Do higher interest rates make it harder to borrow?
The bottom line here is that higher interest rates make it more expensive to borrow money.
This means that banks will be more cautious about lending, and borrowers might have to jump through a few more hoops to show that they will be able to repay a home loan even if rates continue to rise.
On the other hand, higher interest rates can favour people who are saving for a deposit, which might, in turn, boost their ability to secure a loan. There are good and bad sides to everything!
One other player to consider is the Australian Prudential Regulation Authority (APRA), the regulatory body that also works to ensure economic stability by closely supervising financial institutions.
What does APRA do?
Of the many things that the regulator does, the most relevant to us here is that they impose a minimum interest-rate buffer on authorised lenders, such as banks, in order to protect the economy from the threat of ballooning debt. Back in October 2021, APRA increased that buffer to 3 percentage points above the loan product rate.
This means that before approving a loan, a lender is required to test whether a borrower can potentially repay the advertised interest rate plus 3%. In effect, it means that there is already a built-in mechanism to ensure that people who take out a home loan will be able to manage higher repayments in the case of interest rates going up.
This is comforting news for many, who may feel the pinch as rates rise but will also be secure in the knowledge that they are essentially able to meet the increasing cost of their mortgage.
How does this all affect the wider market?

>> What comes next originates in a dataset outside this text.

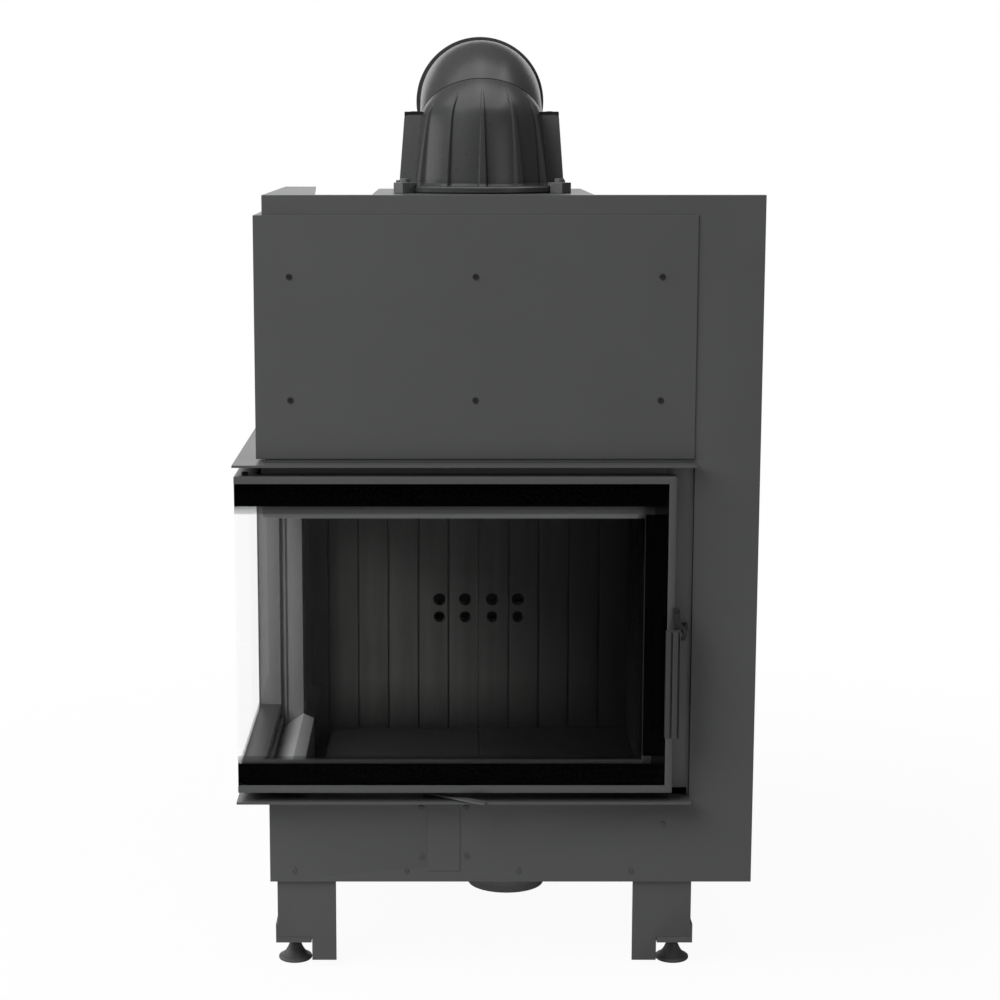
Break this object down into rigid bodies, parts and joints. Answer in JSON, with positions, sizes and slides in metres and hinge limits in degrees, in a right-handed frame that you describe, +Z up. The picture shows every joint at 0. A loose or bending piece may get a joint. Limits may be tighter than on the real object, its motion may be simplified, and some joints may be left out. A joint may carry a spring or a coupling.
{
  "type": "fireplace insert",
  "caption": "Steel wood-burning fireplace insert with an L-shaped corner-glass door, cast flue elbow, outside-air spigot and levelling legs.",
  "frame": {"origin": "centre of the object's footprint box, on the floor", "axes": "+Z up, +X to the right of someone facing the door, +Y from the front to the back"},
  "size_m": [0.753, 0.54, 1.371],
  "materials": {
    "casing": "matt graphite stove paint",
    "frame_steel": "matt graphite stove paint",
    "firebox_steel": "heat-dulled black",
    "lining": "dark pressed fire-resistant board",
    "cast_iron": "fine cast skin, satin paint",
    "fasteners": "blackened steel",
    "door_steel": "matt graphite stove paint",
    "glass": "clear ceramic glass with black print at the edges",
    "glass_print": "black sealing strip",
    "rope": "woven glass-fibre rope",
    "handle": "satin dark steel",
    "foot": "black moulded foot on a steel stem"
  },
  "bodies": {
    "insert": {"front_fascia": "casing", "left_side_panel": "casing", "right_side_panel": "casing", "rear_panel": "casing", "bottom_panel": "casing", "top_panel": "casing", "top_left_flange": "casing", "flue_plate": "casing", "smoke_collar": "firebox_steel", "upper_front_panel": "casing", "panel_screws": "fasteners", "service_cover": "casing", "casing_screws": "fasteners", "shelf": "casing", "sill": "casing", "opening_frame": "frame_steel", "hinge_post": "frame_steel", "side_sill": "frame_steel", "firebox_back": "firebox_steel", "firebox_right": "firebox_steel", "firebox_left": "firebox_steel", "firebox_front": "firebox_steel", "firebox_floor": "firebox_steel", "firebox_roof": "firebox_steel", "lining_back_left": "lining", "lining_back_right": "lining", "lining_right": "lining", "lining_floor_left": "lining", "lining_floor_right": "lining", "baffle_lower": "lining", "baffle_upper": "lining", "baffle_rests": "firebox_steel", "air_box": "firebox_steel", "intake_spigot": "casing", "flange_clamps": "cast_iron", "front_left_leg": "casing", "front_right_leg": "casing", "rear_left_leg": "casing", "rear_right_leg": "casing", "foot_brackets": "casing", "upper_hinge": "fasteners", "lower_hinge": "fasteners", "latch_keeper": "fasteners"},
    "lower_elbow": {"elbow_base": "cast_iron", "elbow_bolts": "fasteners"},
    "upper_elbow": {"elbow_outlet": "cast_iron"},
    "door": {"door_frame": "door_steel", "front_glass": "glass", "side_glass": "glass", "door_seal": "rope", "glass_clips": "glass_print", "handle_bracket": "fasteners"},
    "handle": {"handle_grip": "handle", "latch_hook": "fasteners"},
    "air_control": {"air_lever": "handle", "air_flap": "fasteners"},
    "foot_front_left": {"front_left_foot": "foot"},
    "foot_front_right": {"front_right_foot": "foot"},
    "foot_rear_left": {"rear_left_foot": "foot"},
    "foot_rear_right": {"rear_right_foot": "foot"}
  },
  "joints": [
    {"name": "door_swing", "type": "hinge", "parent": "insert", "child": "door", "pos_m": [-0.364, 0.14, 0.51], "axis": [0, 0, -1], "range_deg": [0, 90]},
    {"name": "handle_turn", "type": "hinge", "parent": "door", "child": "handle", "pos_m": [0.2577, -0.25, 0.544], "axis": [0, 1, 0], "range_deg": [0, 20]},
    {"name": "air_lever_swivel", "type": "hinge", "parent": "insert", "child": "air_control", "pos_m": [-0.1005, -0.2015, 0.2665], "axis": [0, 0, 1], "range_deg": [-90, 0]},
    {"name": "elbow_turn", "type": "hinge", "parent": "insert", "child": "lower_elbow", "pos_m": [-0.019, 0.04, 1.145], "axis": [0, 0, 1], "range_deg": [-180, 180]},
    {"name": "elbow_tilt", "type": "hinge", "parent": "lower_elbow", "child": "upper_elbow", "pos_m": [-0.019, 0.07456, 1.23644], "axis": [0, 0.7071, 0.7071], "range_deg": [0, 180]},
    {"name": "front_left_foot_travel", "type": "slide", "parent": "insert", "child": "foot_front_left", "axis": [0, 0, -1], "range_m": [0, 0.03]},
    {"name": "front_right_foot_travel", "type": "slide", "parent": "insert", "child": "foot_front_right", "axis": [0, 0, -1], "range_m": [0, 0.03]},
    {"name": "rear_left_foot_travel", "type": "slide", "parent": "insert", "child": "foot_rear_left", "axis": [0, 0, -1], "range_m": [0, 0.03]},
    {"name": "rear_right_foot_travel", "type": "slide", "parent": "insert", "child": "foot_rear_right", "axis": [0, 0, -1], "range_m": [0, 0.03]}
  ]
}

In terms of our property market, the general consensus is that while there may be some uncertainty as people recalibrate after the cash rate rise and the upcoming federal election, demand for properties will continue to outstrip supply for some time. This is especially true in the rental market, where values are climbing, and vacancies are at record lows.
Summing it all up
In these times of global inflation, rising interest rates are a vital safety mechanism to ensure economic stability. It’s true that for many people, it will be a little tougher to meet the demands of their mortgage, although the APRA buffer should settle most debt-induced worries for the time being.
So, perhaps we should try to see the coming hikes along the interest-rate road as speed humps, designed to protect us from the worrying prospect of spiralling inflation, which, on the whole, would be far more damaging to us, as individuals and as a nation.